Beyond the mud bricks and arches, Egyptian architect Hassan Fathy created artwork that expressed his deepest thoughts on design.

Karim Abdullatif

Egyptian architect Hassan Fathy is regarded as one of Egypt’s pioneering architects and among the most influential figures in the world of design. Yet his passion for architecture did not end on the blueprint or at the foundation of his structures.

Beyond the native mud bricks he used and the traditional arches he shaped, Fathy expressed his relationship with architecture through a vast variety of mediums - from dreamy visual art that depicted the opportunities they give us, to literary scripts delving into the importance of human interaction through design such as in ‘The Story of the Mashrabiyya’. We take a deep look at the illustrations he created to express his innermost thoughts about design.

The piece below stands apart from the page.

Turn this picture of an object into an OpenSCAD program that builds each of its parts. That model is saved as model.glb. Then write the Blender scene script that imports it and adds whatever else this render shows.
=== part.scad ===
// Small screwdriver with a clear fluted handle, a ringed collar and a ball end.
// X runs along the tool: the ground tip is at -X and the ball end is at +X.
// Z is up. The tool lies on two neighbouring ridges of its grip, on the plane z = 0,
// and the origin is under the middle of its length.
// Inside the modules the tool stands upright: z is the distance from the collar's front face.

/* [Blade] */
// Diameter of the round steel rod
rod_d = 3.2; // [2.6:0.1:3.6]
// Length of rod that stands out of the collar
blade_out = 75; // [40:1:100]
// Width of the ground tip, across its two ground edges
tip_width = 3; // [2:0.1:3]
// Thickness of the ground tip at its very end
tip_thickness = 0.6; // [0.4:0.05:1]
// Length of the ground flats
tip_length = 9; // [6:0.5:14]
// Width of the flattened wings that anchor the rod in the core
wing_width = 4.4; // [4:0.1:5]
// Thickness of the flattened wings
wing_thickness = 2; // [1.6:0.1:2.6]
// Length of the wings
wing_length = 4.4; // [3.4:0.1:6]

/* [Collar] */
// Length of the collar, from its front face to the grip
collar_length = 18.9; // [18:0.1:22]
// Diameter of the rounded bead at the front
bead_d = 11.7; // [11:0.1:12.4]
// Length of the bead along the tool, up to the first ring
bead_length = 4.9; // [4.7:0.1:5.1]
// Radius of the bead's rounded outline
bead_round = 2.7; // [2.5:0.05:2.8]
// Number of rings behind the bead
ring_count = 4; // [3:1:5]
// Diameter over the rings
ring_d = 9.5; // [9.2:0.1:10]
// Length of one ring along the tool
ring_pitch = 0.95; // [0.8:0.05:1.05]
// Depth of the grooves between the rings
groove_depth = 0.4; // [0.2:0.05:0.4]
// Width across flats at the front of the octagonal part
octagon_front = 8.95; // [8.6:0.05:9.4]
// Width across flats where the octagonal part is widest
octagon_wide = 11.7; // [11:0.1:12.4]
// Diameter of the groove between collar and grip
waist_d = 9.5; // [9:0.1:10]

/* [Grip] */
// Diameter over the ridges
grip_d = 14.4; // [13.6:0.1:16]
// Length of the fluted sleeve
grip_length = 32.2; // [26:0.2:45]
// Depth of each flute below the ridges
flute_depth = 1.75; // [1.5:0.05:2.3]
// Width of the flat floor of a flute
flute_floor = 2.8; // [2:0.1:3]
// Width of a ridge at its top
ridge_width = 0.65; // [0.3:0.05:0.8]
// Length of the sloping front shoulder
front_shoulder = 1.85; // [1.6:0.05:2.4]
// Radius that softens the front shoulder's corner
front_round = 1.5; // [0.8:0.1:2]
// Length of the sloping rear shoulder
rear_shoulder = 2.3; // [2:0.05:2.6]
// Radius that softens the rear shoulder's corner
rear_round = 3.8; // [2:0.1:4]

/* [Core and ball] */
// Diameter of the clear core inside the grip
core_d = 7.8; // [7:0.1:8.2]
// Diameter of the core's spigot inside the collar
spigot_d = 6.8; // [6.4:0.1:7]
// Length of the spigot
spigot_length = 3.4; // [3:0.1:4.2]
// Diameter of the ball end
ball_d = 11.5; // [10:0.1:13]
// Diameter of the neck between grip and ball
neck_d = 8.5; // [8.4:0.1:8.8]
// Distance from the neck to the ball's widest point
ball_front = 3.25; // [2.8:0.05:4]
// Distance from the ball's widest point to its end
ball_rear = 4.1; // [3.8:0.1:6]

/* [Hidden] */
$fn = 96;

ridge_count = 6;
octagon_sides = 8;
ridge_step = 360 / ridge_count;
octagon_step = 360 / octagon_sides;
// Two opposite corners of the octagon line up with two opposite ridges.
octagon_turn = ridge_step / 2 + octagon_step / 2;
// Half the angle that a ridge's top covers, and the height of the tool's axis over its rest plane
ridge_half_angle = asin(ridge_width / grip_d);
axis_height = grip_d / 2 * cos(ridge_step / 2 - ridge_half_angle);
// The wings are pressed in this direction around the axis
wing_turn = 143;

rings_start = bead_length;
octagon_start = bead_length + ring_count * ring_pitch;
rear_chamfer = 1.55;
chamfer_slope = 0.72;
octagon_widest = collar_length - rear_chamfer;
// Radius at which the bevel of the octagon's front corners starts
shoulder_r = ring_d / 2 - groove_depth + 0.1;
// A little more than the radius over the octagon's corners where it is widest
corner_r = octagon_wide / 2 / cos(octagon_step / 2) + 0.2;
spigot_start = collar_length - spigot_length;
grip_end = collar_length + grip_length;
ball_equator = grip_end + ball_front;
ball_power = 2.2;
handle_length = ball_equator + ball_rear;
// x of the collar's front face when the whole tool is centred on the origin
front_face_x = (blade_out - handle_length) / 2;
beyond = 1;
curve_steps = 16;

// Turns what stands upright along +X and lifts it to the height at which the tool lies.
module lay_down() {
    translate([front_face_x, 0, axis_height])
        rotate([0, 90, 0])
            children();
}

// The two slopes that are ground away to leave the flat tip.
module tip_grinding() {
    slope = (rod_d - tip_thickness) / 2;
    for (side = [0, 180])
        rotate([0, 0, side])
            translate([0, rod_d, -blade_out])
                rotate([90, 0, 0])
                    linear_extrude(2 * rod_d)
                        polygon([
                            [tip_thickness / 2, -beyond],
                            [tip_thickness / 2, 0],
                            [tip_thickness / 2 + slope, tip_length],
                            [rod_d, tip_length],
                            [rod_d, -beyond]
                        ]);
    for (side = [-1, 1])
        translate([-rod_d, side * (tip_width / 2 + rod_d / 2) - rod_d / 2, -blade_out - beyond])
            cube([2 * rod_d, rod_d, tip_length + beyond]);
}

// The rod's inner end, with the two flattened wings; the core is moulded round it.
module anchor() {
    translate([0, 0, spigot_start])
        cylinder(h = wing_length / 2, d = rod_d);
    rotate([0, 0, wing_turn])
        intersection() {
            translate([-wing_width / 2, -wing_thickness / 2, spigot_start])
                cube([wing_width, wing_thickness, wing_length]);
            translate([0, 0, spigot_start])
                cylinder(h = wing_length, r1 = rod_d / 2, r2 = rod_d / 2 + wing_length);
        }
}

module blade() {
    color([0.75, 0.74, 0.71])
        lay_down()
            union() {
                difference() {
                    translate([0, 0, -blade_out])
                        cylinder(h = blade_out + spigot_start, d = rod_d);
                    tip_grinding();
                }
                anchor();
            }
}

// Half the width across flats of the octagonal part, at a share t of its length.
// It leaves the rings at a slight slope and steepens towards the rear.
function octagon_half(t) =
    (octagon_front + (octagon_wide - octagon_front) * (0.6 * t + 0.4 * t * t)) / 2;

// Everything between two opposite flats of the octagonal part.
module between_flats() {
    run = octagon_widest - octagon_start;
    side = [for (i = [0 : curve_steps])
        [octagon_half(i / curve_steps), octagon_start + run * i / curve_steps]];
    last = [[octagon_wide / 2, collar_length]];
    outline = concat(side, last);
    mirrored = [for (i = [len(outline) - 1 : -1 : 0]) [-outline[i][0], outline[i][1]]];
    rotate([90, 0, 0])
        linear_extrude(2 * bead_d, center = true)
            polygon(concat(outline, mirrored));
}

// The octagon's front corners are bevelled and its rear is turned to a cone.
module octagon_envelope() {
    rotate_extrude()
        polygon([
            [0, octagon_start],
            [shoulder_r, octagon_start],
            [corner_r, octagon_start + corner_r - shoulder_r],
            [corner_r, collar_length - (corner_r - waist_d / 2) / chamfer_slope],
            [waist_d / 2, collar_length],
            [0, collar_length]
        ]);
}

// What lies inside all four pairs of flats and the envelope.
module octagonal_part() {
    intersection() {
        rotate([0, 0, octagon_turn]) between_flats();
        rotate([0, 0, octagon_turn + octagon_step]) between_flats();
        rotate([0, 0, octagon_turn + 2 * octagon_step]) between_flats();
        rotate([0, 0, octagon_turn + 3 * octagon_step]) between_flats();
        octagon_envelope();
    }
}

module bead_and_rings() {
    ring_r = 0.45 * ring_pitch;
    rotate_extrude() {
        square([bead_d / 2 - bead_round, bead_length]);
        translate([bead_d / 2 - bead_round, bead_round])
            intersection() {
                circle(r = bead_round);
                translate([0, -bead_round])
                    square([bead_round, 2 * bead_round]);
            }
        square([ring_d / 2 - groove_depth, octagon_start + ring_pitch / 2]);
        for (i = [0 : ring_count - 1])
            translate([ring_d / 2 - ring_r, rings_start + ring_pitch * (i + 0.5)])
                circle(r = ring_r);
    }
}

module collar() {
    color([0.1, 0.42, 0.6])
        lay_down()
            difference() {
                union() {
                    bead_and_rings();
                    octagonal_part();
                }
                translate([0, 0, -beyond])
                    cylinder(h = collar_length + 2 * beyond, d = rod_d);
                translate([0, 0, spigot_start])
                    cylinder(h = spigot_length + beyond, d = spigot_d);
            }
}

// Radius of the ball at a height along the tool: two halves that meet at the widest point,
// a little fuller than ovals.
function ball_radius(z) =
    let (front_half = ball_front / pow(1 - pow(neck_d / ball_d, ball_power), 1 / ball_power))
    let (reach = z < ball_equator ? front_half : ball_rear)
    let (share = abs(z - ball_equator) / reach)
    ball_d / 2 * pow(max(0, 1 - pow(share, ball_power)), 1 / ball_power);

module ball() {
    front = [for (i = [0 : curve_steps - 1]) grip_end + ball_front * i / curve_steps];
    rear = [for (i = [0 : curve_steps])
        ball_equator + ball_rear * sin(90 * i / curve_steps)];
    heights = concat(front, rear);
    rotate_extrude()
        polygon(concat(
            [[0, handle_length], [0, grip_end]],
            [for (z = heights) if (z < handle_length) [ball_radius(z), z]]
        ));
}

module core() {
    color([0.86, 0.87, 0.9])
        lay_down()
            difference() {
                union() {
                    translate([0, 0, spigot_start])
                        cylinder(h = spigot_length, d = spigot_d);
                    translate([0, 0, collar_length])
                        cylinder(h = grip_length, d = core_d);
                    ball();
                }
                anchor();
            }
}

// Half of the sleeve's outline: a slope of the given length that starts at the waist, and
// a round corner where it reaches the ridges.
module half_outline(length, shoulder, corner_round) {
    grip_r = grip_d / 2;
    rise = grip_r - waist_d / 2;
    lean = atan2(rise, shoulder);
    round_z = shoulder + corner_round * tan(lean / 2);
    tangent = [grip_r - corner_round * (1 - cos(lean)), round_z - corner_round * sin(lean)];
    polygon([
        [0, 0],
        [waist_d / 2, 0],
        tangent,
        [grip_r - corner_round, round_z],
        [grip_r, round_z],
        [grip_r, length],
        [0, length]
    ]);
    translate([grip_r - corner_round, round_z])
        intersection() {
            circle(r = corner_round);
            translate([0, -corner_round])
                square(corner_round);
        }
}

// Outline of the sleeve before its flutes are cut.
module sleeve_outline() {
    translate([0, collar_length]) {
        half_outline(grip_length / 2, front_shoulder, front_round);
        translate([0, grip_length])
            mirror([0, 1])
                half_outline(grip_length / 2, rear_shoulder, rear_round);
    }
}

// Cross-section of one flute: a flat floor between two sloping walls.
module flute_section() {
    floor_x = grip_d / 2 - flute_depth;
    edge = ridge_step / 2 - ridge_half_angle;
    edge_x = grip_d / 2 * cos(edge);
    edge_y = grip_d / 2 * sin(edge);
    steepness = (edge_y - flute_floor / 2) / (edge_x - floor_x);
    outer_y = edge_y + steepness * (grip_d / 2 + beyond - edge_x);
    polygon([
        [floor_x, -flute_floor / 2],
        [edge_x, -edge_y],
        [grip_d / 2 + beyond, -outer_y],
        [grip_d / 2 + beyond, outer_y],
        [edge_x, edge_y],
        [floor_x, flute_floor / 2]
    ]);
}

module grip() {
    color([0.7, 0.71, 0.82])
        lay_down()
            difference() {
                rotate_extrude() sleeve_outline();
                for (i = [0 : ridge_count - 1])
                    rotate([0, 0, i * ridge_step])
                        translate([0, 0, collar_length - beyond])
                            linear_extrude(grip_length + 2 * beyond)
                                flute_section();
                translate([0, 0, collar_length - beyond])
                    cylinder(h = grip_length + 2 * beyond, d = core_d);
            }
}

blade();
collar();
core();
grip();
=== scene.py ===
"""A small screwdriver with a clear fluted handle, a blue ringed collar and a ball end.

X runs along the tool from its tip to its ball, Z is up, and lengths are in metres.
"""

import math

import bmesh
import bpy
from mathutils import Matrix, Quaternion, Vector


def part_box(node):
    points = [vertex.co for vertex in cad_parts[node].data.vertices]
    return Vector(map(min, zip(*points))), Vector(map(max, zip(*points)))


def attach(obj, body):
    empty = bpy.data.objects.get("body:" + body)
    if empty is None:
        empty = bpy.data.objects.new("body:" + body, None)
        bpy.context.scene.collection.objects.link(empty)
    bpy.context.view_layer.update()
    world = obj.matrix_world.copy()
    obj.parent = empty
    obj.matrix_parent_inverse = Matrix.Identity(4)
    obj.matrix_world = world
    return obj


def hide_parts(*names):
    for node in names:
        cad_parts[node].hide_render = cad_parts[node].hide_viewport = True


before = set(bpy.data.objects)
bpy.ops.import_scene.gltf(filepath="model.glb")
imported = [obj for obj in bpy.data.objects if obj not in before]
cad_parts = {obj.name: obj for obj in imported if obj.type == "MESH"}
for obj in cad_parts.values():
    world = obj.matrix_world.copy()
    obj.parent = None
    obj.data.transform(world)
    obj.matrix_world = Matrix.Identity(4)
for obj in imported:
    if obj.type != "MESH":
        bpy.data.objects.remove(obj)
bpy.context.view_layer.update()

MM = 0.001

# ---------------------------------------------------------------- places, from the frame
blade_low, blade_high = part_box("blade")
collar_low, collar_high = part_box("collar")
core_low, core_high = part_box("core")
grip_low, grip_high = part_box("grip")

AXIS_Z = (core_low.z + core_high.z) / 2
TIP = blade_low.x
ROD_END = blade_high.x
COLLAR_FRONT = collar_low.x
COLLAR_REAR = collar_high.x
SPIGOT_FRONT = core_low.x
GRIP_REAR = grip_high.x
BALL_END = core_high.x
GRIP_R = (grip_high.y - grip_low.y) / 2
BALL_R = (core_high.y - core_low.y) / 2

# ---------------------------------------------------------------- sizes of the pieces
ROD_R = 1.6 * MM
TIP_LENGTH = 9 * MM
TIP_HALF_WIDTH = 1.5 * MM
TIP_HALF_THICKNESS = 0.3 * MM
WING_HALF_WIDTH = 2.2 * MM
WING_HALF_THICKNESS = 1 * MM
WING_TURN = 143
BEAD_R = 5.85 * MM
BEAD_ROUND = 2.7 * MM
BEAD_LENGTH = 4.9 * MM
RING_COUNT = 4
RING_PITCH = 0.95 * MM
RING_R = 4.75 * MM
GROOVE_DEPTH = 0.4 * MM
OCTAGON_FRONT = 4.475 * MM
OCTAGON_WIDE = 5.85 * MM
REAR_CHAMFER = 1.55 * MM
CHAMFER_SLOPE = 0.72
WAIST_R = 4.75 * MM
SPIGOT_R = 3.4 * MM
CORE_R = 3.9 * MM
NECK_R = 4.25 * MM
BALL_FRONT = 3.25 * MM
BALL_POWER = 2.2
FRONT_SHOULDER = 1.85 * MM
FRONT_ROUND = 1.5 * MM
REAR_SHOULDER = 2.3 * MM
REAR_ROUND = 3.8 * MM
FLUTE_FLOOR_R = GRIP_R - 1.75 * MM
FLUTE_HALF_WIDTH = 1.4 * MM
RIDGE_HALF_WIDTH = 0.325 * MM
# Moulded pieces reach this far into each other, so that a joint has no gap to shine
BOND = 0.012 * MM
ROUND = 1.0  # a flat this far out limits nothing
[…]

Born in 1900, Fathy was destined to be called ‘The architect of the poor’. It was a title given to him due to the nature of romanticism he displayed when approaching his projects, and the care he put into ensuring that they were accessible and replicable across class lines. At a time when architecture was being shaped by Modernism, Fathy was freeing himself from foreign influences and looking instead at home.

For the past couple of decades, architects and designers have spent hours rendering and visualising their projects using advanced software, and more recently they’ve been experimenting with artificial intelligence and its text-to-image engines. Fathy worked a century before any of these technologies existed, when an architect’s closest companion was a pen or pencil.

Fathy focused on ancient Egyptian architecture, before deriving an excellent understanding of Egyptian design vernacular. Constantly finding himself drawn to rural Egypt, Fathy’s work attempted to reimagine a way of living that involved affordable construction, relying on local materials such as mud bricks, and natural cooling systems.

Aside from the malkafs that acted as windcatchers within Fathy’s suk designs, we’re here to marvel at the beauty of his illustrations. In New Gourna, Luxor, like most of his housing projects, Fathy focused on rural improvement, creating an environment that elevates the standard of living.

Artworks include Hamid Seif Al Nasr Resthouse, created in 1944, and is part of the AUC library collection. In it, he illustrates the elevation but, as he does with the rest of his drawings, contextualises the house with its surroundings through colour, brightness and texture to create a mood to his visualisations. 

In other works, such as the Animal House at the Royal Agricultural Society Farm, 1941, elevations are placed over the layout plans. There are examples where Fathy got playful with perspectives, laying both the elevations and plans over each other for further indication.

Generally, Fathy’s known for his New Gourna, New Baris, New Mexico projects, as well as stellar residential designs, but the scale with which he worked was immense. Drafting new visions for developments around the region, Fathy’s work reached Iraq, when he worked on the Iraq Housing programme. Of course, the axonometric of the programme’s housing units offered a window into Fathy’s brilliant mind as it wrestled with Modernism and originality.

A good portion of Fathy’s work was produced in his studio at Ali Effendi Palace in Dar El Labbana, while his house, which sits at the foot of the Cairo Citadel, was turned into a museum of design aptly called ‘The House of Egyptian Architecture’.